Why Developers Offer Direct Downloads
Play Store distribution has strings attached. Google takes 15-30% of purchases and subscriptions. Updates can sit in the approval queue for days, sometimes weeks. And Beta testers often access early builds directly from developer websites before official releases.
Certain app categories hit these walls constantly:
- VPNs and similar tools get flagged often
- System utilities need permissions Google considers risky
- Emulators face takedown requests from console makers
Running your own download page means skipping that review queue. Bug fixes go live in hours, not days. Blocked features work again. Paid apps keep the full price instead of handing a cut to Google. And apps that can’t reach a certain Play Store still find their users through direct distribution.
Bitdefender researchers found 331 malicious apps in the Play Store as recently as March 2025, with combined downloads over 60 million. Some were still live when the report went public. The apps hid their icons after install and bypassed Android 13 restrictions. Threats slip through both channels. Developers who host APKs themselves sign the files and control what ships — patches go live the same day, no approval queue.
What Changed in 2024-2025
Android 15 brought new restrictions. Google’s Play Integrity API now lets developers check where an app came from. Play Store or somewhere else. Some apps nag users to reinstall from the store. Others flat out block features if they detect a sideloaded install. Banking apps and streaming services do this a lot.
Play Store apps update automatically and come Google-reviewed. Developer website APKs need manual updates, permissions vary, and verification depends on whoever signed the file. Third-party stores fall somewhere in between.
These changes pushed some users away from sideloading entirely. Others just got pickier about what they install outside the store. The casual crowd mostly went back to the Play Store. Power users who know what they’re doing kept right on downloading APKs.
When Direct Downloads Make Sense
Beta testers need this. Developers post early builds on their websites weeks before submitting stable versions to the Play Store. Want new features right now? Grab the file, try it out, report bugs. That feedback shapes what eventually goes live.
Companies skip public stores entirely for internal tools. IT departments push APKs through MDM systems or private download portals. Custom inventory apps, internal communication tools, proprietary dashboards. Employees never touch Google Play for any of it.
An app might be unavailable on the Play Store in your region because of various reasons. The developer’s website still has it though. Platforms like Bizbet might put APK files on their websites because the store simply doesn’t reach everyone.
Staying Safe With Direct Downloads
Not all APK sources carry the same risk. Knowing where a file came from matters more than how you installed it.

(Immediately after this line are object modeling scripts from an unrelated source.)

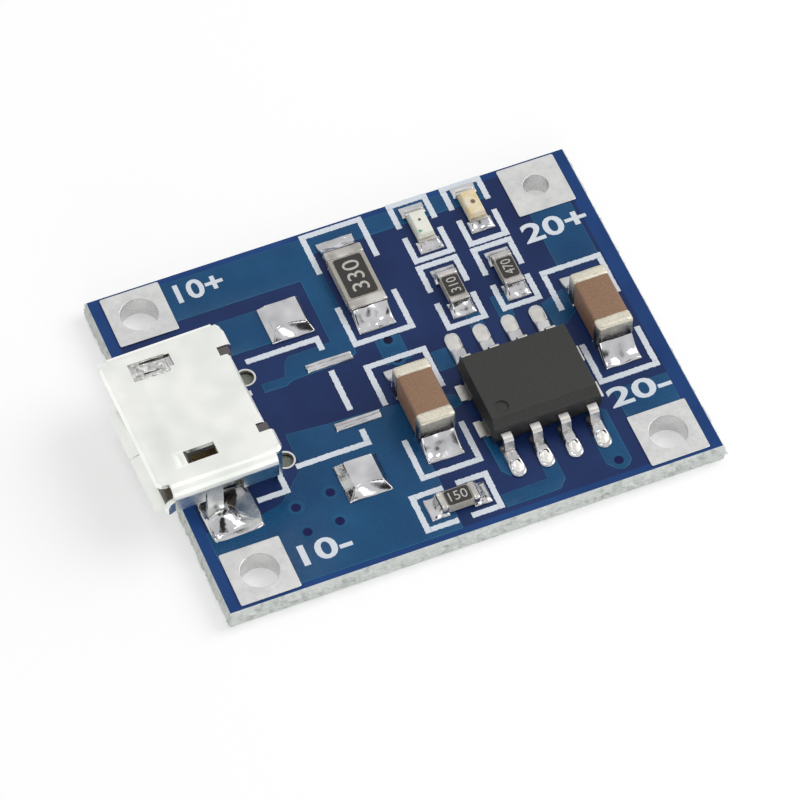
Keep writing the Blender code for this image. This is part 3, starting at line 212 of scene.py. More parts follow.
# each has its light and dark tone, roughness, grain per mm, and strength and height in mm of its relief
finishes = {
    "tinned_pad": metalFinish("hotTinned", (228, 228, 227), (212, 212, 212), (0.24, 0.36), 6, 0.25, 0.01),
    "solder": metalFinish("brightSolder", (214, 215, 217), (180, 181, 184), (0.10, 0.24), 5, 0.5, 0.015),
    "contact_gold": metalFinish("springGold", (222, 188, 110), (200, 168, 92), (0.2, 0.3), 5, 0.2, 0.01),
    "lead_tin": metalFinish("leadTin", (232, 230, 226), (212, 209, 204), (0.26, 0.4), 6, 0.4, 0.01),
    "black_plastic": plainFinish("mouldedBlack", (48, 48, 46), (32, 32, 31), (0.42, 0.55), 16, 0.5, 0.012),
    "white_ceramic": plainFinish("alumina", (190, 186, 176), (168, 163, 152), (0.5, 0.65), 12, 0.4, 0.01),
    "dark_coat": plainFinish("darkCoat", (50, 48, 45), (36, 34, 32), (0.3, 0.42), 14, 0.3, 0.008),
    "tan_ceramic": plainFinish("tanCeramic", (160, 124, 96), (136, 104, 80), (0.4, 0.5), 14, 0.3, 0.008),
    "led_base": plainFinish("ledBase", (220, 214, 196), (196, 188, 168), (0.45, 0.55), 10, 0.3, 0.008),
    "clear_lens": plainFinish("clearLens", (254, 255, 246), (246, 247, 232), (0.12, 0.2), 5, 0.1, 0.005),
    "amber_lens": plainFinish("amberLens", (253, 244, 222), (244, 218, 162), (0.12, 0.2), 3, 0.1, 0.005),
}


lacquer = {
    "specular": 0.2,
    "tones": {"perMm": 0.5},
    "specks": {"perMm": 18, "detail": 4.0},
    "speckShare": 0.12,
    "slope": (0.99, 0.9),        # the share of the surface's normal that points up
    # how strongly the painted highlight shows on the steepest slopes
    "highlightShare": (0.0, 0.8),
    "dull": {"perMm": 8, "low": 0.22, "high": 0.36},
    "bump": (0.15, 0.008),
}


def makeMaskFinish(name, light, dark, edge):
    # lacquer over the copper: fine specks, and a lighter line where it slopes down, which is a painted
    # highlight
    material, tree, shader = newMaterial(name, specular_ior_level=lacquer["specular"])
    broad = grainIn(tree, **lacquer["tones"])
    speck = grainIn(tree, **lacquer["specks"])
    tone = mixTones(tree, broad["Value"], (dark, light))
    specks = mixColour(tree, speck["Value"], tone, colour(*edge))
    specked = mixColour(tree, lacquer["speckShare"], tone, specks)
    # painted highlight: the last colour where the face slopes down at the copper's step
    normal = addNode(tree, "ShaderNodeNewGeometry").outputs["True Normal"]
    upward = addNode(tree, "ShaderNodeSeparateXYZ", {"Vector": normal}).outputs["Z"]
    steep = remap(tree, upward, lacquer["slope"], lacquer["highlightShare"])
    slopeHighlighted = mixColour(tree, steep, specked, colour(*edge))
    rough = grainIn(tree, **lacquer["dull"])
    dress(tree, shader, slopeHighlighted, rough["Value"], speck["Height"], *lacquer["bump"])
    return material


laminateLook = {
    "specular": 0.2,
    "tones": {"perMm": 0.35},
    "navy": ((24, 42, 90), (32, 56, 108)),
    "border": ((20, 58, 118), (30, 74, 136)),
    "copperX": (-10.33, 10.2),
    "copperY": (-8.03, 8.0),
    "softness": 0.06,
    "specks": {"perMm": 18, "detail": 4.0},
    "fibres": {"perMm": 5, "detail": 6.0, "stretch": (1.0, 1.0, 4.0)},
    "fibre": ((212, 217, 213), (236, 239, 236)),
    "pits": {"perMm": 3.4, "low": -0.1, "high": 2.2, "detail": 5.0, "stretch": (1.0, 1.0, 0.8)},
    "pit": (190, 197, 192),
    "skin": 0.012,
    "skinSoftness": 0.01,
    "roughness": (0.28, 0.75),
    "bump": (0.35, 0.02),
}


def makeLaminateFinish():
    # lacquered faces, a brighter border without copper, and pale glass fibre where the edge is snapped
    look = laminateLook
    material, tree, shader = newMaterial("maskedLaminate", specular_ior_level=look["specular"])
    x, y, z = boardAxes(tree)
    along = bandIn(tree, x, look["copperX"], look["softness"])
    across = bandIn(tree, y, look["copperY"], look["softness"])
    broad = grainIn(tree, **look["tones"])
    navy = mixTones(tree, broad["Value"], look["navy"])
    border = mixTones(tree, broad["Value"], look["border"])
    mask = mixColour(tree, calculate(tree, "MULTIPLY", along, across), border, navy)
    fibre = grainIn(tree, **look["fibres"])
    pits = grainIn(tree, **look["pits"])
    pale = mixTones(tree, fibre["Value"], look["fibre"])
    glass = mixColour(tree, pits["Value"], colour(*look["pit"]), pale)
    snapped = bandIn(tree, z, (look["skin"], boardTop / mm - look["skin"]), look["skinSoftness"])
    tone = mixColour(tree, snapped, mask, glass)
    rough = remap(tree, snapped, toSpan=look["roughness"])
    speck = grainIn(tree, **look["specks"])
    height = mixColour(tree, snapped, speck["Height"], fibre["Height"])
    dress(tree, shader, tone, rough, height, *look["bump"])
    return material


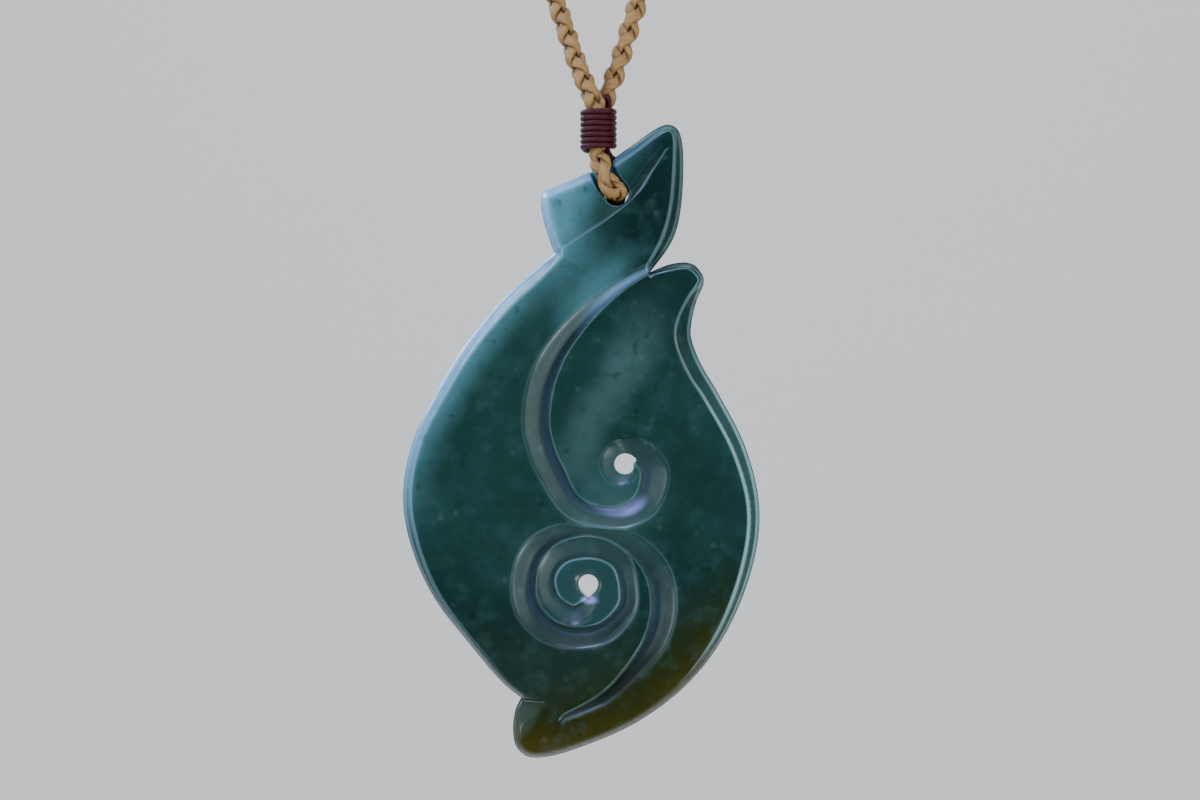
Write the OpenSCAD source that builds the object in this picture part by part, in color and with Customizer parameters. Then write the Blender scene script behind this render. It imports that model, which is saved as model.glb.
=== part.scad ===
// Carved greenstone fish-hook pendant on a plaited neck cord.
// Millimetres, +Z up, the carved face looks along -Y. The origin is where the cord sits on the nape.

/* [Stone] */
// Width of the stone at its widest place
stone_w = 36.6; // [34:0.2:40]
// Height of the stone from its foot to its leaf tip
stone_h = 65; // [62:0.5:70]
// Thickness of the slab that it was cut from
stone_t = 5; // [4.4:0.1:6]
// How far the rounded edge reaches in over each face
edge_reach = 1.4; // [0.8:0.1:1.6]
// How far the rounded edge falls from each face
edge_fall = 1.3; // [0.6:0.1:1.6]

/* [Carving] */
// Width of the scoop beside each carved line
scoop_w = 2.4; // [1.8:0.1:2.6]
// Depth of the scoop at the foot of its line
scoop_d = 1; // [0.5:0.1:1.4]
// Width of the facet ground on the foot, from its ridge to the outline
foot_w = 3.2; // [2.4:0.1:3.6]
// How far that facet falls over its width
foot_cut = 1.8; // [1:0.1:2.2]
// Diameter of the drilled eye of each spiral
eye_d = 2.2; // [1.6:0.1:2.6]
// Diameter of the shallow dish round the upper eye
dish_d = 5; // [4:0.1:5.4]
// Depth of that dish
dish_d_in = 0.5; // [0.2:0.1:0.9]

/* [Cord] */
// Diameter of the plaited cord
cord_d = 2.1; // [1.8:0.1:2.2]
// Diameter of the hole that the cord goes through
cord_hole_d = 2.7; // [2.6:0.1:3]
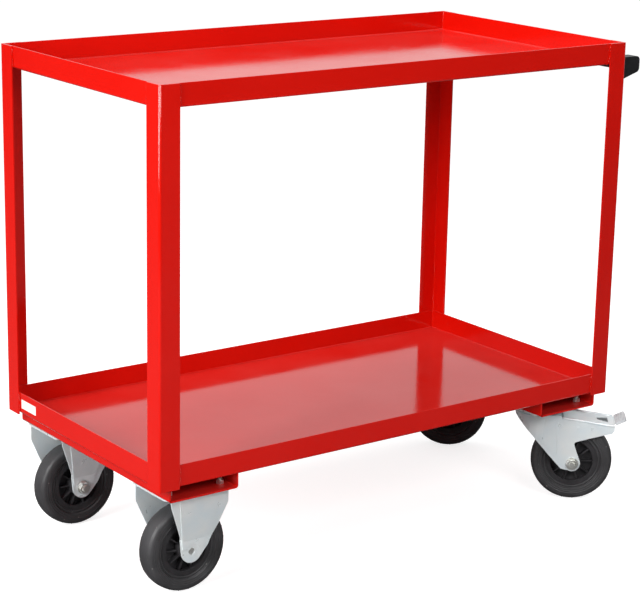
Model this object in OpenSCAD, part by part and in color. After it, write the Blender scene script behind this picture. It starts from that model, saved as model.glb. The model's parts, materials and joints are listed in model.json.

| Source | Risk | What to know |
| Developer’s own site | Low | They signed it, domain checks out, they’d lose customers if caught |
| Other popular sites | Low-Moderate | Volunteers check stuff, but developer didn’t upload it directly |
| Telegram, Discord | High | Anyone can post anything, modified APKs may be everywhere |
| Random forums | High | No one’s accountable, sources with higher potential security risks |
Checking the URL before downloading helps reduce the risk of phishing attempts. Phishing sites copy legitimate pages but tweak the domain slightly. Easy to miss if you’re not paying attention. File signatures help too. Android can verify nothing was changed after the developer signed the APK. Quick malware scan before installing catches most of whatever might slip through.
Android warns you when you turn on “install from unknown sources.” Fair enough for random downloads. But it shows the same warning whether you’re grabbing an APK from a company’s real website or some piracy forum. Android has no idea which is which. This means users rely on their own verification when installing external APK files.
Google might keep tightening restrictions. Developers will keep posting APK files anyway. Many developers continue offering APK downloads despite the additional support complexity. For users who get how this works, either path ends at the same app. Just depends on where you grabbed the file.